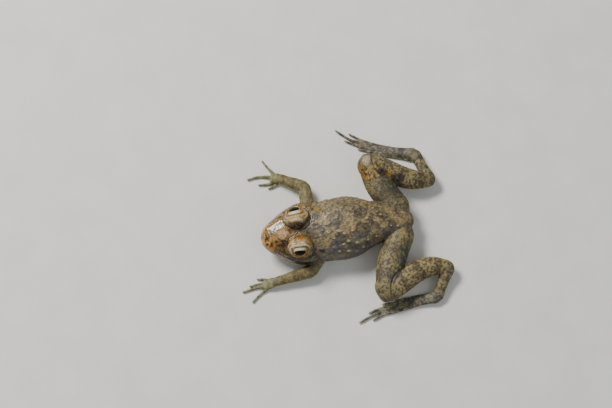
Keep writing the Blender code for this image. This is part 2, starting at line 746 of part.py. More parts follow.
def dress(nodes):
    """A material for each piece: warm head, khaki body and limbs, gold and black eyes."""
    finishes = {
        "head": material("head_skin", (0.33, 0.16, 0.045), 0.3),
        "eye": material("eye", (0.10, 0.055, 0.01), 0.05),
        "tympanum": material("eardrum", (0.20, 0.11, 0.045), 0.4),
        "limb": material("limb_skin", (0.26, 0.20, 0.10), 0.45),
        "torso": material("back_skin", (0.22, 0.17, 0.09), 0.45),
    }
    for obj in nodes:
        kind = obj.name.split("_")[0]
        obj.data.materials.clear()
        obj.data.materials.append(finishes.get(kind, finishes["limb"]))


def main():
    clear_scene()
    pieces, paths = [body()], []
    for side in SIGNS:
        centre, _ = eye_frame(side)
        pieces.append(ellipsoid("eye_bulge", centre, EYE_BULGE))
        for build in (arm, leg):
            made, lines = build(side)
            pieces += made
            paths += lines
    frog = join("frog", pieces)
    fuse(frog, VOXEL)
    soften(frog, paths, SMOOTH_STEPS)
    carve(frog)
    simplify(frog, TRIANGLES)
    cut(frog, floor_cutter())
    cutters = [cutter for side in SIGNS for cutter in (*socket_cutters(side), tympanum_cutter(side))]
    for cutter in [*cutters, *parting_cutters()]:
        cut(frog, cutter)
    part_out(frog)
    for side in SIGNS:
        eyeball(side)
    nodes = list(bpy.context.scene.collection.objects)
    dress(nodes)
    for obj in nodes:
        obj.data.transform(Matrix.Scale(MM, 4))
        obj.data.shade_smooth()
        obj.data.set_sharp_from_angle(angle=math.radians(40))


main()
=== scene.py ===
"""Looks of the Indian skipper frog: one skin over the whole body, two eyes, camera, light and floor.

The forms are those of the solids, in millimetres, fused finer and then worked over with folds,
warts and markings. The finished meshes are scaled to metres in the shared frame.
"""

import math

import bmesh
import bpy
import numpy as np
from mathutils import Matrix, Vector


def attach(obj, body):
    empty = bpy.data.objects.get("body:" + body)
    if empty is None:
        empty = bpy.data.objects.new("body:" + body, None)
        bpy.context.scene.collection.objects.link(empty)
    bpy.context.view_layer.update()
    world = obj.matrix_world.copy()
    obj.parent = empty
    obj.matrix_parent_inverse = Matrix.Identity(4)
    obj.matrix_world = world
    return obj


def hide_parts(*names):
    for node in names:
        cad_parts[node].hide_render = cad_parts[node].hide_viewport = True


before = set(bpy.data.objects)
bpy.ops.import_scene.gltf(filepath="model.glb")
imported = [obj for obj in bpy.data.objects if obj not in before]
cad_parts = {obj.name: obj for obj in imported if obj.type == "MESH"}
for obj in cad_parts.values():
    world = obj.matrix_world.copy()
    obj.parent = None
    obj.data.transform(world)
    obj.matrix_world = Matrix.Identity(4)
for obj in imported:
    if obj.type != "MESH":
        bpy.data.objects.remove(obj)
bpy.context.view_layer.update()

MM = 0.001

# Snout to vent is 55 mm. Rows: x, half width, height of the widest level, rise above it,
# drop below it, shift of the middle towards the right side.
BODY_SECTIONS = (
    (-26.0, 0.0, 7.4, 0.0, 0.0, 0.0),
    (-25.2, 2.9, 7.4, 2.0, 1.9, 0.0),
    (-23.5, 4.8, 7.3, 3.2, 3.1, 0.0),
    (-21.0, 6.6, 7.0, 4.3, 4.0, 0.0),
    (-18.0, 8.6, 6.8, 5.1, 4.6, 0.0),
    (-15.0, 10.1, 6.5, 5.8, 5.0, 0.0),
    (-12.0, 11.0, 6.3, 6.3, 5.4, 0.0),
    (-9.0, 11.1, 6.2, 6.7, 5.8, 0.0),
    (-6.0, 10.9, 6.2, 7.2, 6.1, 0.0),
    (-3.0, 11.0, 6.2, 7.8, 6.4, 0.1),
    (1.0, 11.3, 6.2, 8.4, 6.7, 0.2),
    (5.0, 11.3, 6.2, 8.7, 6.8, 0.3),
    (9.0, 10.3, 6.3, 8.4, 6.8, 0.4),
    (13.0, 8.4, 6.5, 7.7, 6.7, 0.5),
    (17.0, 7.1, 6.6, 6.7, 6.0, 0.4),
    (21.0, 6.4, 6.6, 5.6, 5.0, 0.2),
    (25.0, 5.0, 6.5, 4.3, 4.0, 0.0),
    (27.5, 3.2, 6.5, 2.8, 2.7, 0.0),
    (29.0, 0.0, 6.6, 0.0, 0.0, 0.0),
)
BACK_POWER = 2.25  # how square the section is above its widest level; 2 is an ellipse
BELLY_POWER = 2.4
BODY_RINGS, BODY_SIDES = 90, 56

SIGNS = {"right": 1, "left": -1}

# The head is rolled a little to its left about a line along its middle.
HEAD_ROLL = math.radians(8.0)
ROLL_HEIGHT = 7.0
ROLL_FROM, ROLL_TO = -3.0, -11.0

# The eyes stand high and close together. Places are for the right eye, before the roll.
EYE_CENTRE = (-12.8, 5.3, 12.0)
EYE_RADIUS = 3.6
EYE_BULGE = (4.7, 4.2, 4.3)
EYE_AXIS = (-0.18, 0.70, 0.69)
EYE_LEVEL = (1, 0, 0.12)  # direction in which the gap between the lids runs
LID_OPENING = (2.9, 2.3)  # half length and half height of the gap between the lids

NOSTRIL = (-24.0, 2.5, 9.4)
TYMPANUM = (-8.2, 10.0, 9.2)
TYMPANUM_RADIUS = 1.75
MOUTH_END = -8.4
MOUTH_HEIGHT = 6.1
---
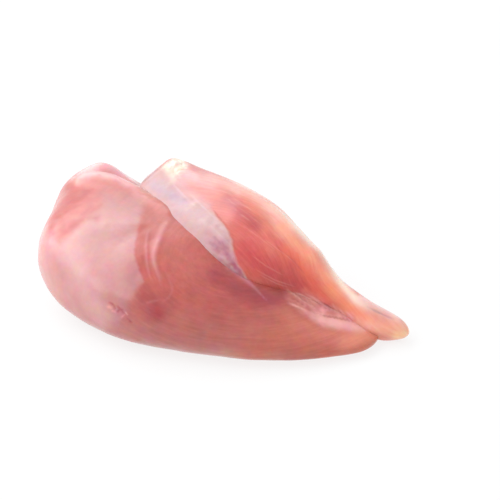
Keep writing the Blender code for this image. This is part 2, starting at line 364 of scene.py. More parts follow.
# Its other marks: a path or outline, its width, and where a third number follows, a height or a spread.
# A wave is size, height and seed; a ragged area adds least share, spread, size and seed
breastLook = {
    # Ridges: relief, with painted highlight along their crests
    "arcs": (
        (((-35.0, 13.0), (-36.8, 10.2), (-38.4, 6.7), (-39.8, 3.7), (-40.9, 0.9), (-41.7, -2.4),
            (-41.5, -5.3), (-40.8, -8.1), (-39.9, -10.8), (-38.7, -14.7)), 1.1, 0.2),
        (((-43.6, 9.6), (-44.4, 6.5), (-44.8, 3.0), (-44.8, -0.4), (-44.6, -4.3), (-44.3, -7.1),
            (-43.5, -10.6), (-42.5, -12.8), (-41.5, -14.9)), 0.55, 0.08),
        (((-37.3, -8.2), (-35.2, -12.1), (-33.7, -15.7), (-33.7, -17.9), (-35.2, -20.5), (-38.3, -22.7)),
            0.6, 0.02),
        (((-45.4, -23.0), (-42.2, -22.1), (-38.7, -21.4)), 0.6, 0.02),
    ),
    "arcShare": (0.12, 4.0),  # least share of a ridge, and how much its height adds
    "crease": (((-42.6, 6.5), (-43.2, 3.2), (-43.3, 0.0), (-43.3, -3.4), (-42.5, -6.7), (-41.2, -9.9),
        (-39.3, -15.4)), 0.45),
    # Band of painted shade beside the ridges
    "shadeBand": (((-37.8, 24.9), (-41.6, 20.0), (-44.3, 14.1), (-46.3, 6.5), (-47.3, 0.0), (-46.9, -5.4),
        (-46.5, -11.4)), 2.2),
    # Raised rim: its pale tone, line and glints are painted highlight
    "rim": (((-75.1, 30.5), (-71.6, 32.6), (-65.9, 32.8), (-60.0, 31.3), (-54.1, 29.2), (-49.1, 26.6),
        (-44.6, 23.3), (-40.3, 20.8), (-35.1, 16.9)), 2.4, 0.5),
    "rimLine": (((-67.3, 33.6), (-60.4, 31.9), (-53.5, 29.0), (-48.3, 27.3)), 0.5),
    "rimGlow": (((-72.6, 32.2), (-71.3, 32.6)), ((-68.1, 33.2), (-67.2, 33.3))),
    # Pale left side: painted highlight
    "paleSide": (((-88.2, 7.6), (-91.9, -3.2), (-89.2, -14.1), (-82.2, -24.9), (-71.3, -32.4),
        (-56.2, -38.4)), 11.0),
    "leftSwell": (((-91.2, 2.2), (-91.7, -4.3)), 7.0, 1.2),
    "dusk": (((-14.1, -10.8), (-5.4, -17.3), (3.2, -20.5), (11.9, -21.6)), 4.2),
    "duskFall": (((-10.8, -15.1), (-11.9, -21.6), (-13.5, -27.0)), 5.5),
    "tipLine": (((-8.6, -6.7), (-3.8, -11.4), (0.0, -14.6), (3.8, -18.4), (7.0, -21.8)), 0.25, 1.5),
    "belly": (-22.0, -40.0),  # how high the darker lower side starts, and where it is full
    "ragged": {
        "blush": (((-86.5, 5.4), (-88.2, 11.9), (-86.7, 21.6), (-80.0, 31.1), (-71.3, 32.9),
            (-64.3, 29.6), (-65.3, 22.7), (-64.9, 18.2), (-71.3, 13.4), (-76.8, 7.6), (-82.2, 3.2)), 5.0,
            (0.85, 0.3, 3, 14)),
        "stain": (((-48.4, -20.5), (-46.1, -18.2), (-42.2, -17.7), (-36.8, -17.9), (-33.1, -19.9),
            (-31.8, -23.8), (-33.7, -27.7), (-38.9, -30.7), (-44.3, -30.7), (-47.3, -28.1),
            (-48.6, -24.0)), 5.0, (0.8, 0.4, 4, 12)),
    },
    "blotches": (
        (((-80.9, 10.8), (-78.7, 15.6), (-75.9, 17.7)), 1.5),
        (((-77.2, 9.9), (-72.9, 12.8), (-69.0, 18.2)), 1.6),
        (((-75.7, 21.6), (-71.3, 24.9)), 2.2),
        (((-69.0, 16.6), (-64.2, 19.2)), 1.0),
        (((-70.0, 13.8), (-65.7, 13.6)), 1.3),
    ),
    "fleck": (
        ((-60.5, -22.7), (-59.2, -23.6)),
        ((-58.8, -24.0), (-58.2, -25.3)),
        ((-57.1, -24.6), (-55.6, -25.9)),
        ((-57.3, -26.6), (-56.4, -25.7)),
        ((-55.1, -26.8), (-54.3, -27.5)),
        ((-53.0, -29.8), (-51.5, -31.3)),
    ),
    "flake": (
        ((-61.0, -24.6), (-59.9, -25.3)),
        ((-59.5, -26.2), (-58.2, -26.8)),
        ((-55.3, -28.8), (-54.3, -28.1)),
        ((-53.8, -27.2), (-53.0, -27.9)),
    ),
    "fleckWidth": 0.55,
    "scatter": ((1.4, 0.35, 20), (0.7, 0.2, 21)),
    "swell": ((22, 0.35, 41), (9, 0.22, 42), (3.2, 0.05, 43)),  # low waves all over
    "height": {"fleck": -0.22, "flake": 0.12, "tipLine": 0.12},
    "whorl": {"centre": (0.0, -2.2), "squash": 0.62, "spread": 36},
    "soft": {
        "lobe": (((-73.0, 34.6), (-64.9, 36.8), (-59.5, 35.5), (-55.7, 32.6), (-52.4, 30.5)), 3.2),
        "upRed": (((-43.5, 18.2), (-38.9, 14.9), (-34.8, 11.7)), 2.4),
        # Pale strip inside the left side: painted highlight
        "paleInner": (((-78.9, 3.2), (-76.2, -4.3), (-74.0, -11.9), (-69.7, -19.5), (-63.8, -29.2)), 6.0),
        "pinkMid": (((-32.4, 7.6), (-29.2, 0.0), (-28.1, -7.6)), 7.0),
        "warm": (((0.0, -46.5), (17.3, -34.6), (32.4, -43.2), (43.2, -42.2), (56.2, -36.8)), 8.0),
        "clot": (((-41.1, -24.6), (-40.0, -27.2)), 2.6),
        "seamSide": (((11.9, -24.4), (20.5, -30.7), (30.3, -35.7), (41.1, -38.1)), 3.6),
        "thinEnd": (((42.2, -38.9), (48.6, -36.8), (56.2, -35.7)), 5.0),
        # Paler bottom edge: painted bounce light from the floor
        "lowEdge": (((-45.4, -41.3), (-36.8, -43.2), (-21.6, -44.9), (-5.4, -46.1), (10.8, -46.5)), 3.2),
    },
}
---
WHAT THE TASK ASKS: Search the material above for "context". Pull out each line where it shows up.

EXPECTED ANSWER:
    nodes = list(bpy.context.scene.collection.objects)
        bpy.context.scene.collection.objects.link(empty)
    bpy.context.view_layer.update()
bpy.context.view_layer.update()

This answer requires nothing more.